9 responses to “Mending the mending

  1. Marg

    Mending, darning, untangling yarn disasters- should be the most frustrating and tedious chores, but deeply immersive and absorbing every time.

    Liked by 1 person

    • I find mending and darning pleasurable or acceptable and absorbing is really the perfect word! It is getting started that is the hard part. Untangling yarn. Oh dear. I wish I could make peace with that, and I can see I eventually could!

      Liked by 1 person

  2. Rhonda Bradley

    Great mending / darning / boro happening , thanks for sharing. A few years ago I saw a great exhibition of Japanese boro in the Victoria and Albert museum London , your mending of the garden trousers reminds me of the thick padded fire fighters vests made from multiple layers of used clothing stitched on top of each other. The concept of seeing beauty in imperfection ( wabi sabi ) is certainly exemplified in layered mending.
    X R

    Liked by 3 people

    • Thanks, Rhonda! I would love to see an exhibition like that.

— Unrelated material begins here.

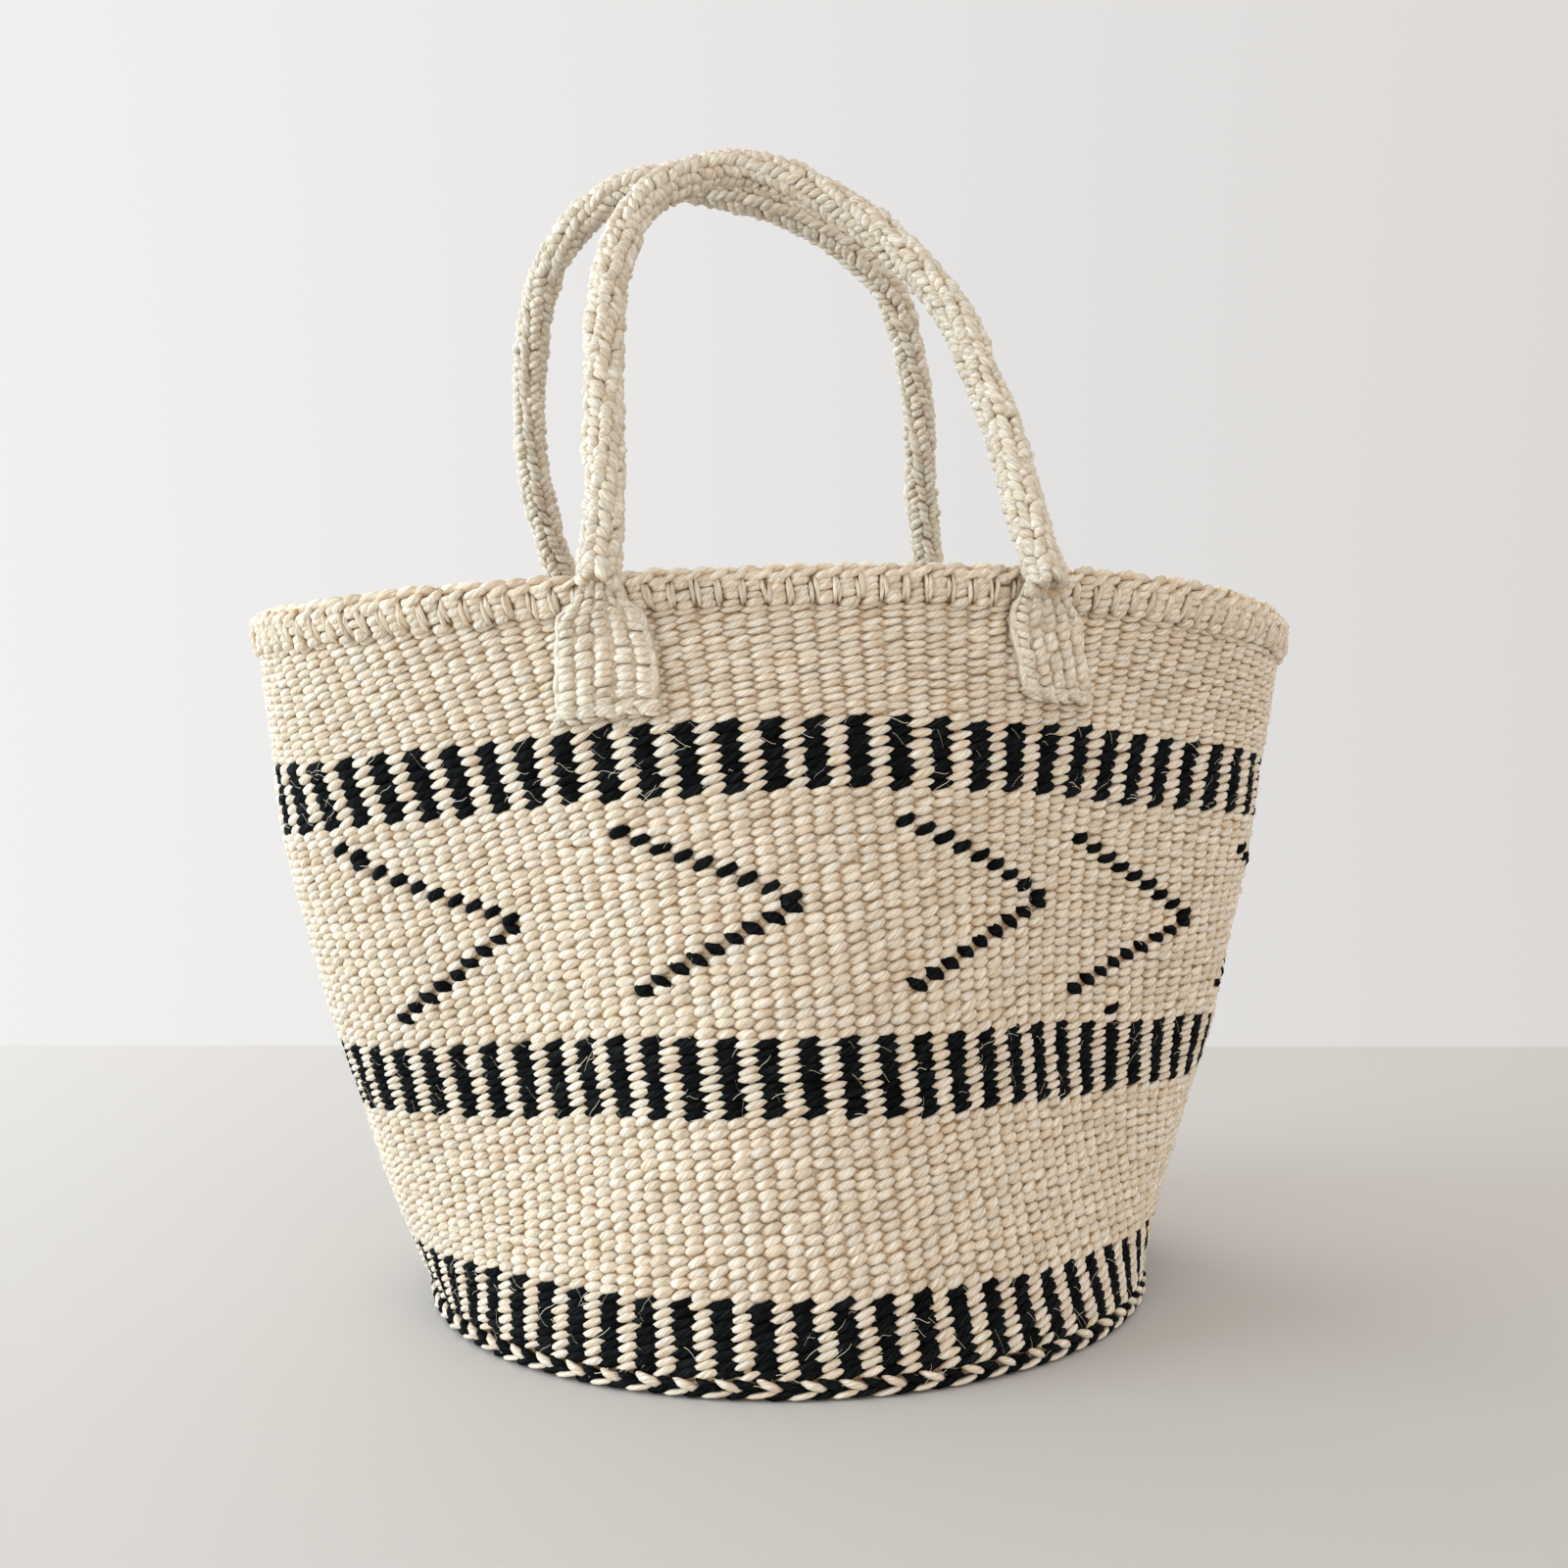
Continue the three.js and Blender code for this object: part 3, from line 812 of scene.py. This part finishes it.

I saw one in Melbourne with many older textiles where the sheer ingenuity of human beings was so vivid… the fibres used to create clothing were amazing, the sheer hard work involved in hand making all clothing always has me in awe, and there was a rain cape that drew all its waterproof capacities from a waxed paper layer. How privileged I am.

      Liked by 1 person

  3. I find the mending on the shirts strangely beautiful… interesting how the smooth topography of the original shirt material has been changed into Lilliputian hills and valleys by the smocking of tiny stitches and shrinkage of the fabric over many years. Very tactile and so lovely.

    Liked by 3 people

  4. Rhonda Bradley

    We saw some amazing water proof cloaks in the Douro valley Portugal last week. They were made of straw stitched together then layered like a thatch roof. The cloak was then tied on with hand made string , truly a thing of beauty and the water ran off it similar to the way rain runs off a thatch roof.

    Liked by 1 person

  5. I don’t really feel like something’s mine until I’ve mended it at least once, and I’ll keep on mending it until I physically can’t anymore. That’s usually when another mend would make something mechanically difficult or uncomfortable to wear (like a seam getting too bulky, or a section of a collar too stiff).

    Liked by 1 person

    • That’s a lovely perspective, thriftomancer. That would be the limit of my mending too–but there are certainly some things I don’t love enough to mend, or where the whole garment or item wears through and I have to concede defeat no matter how much I love it!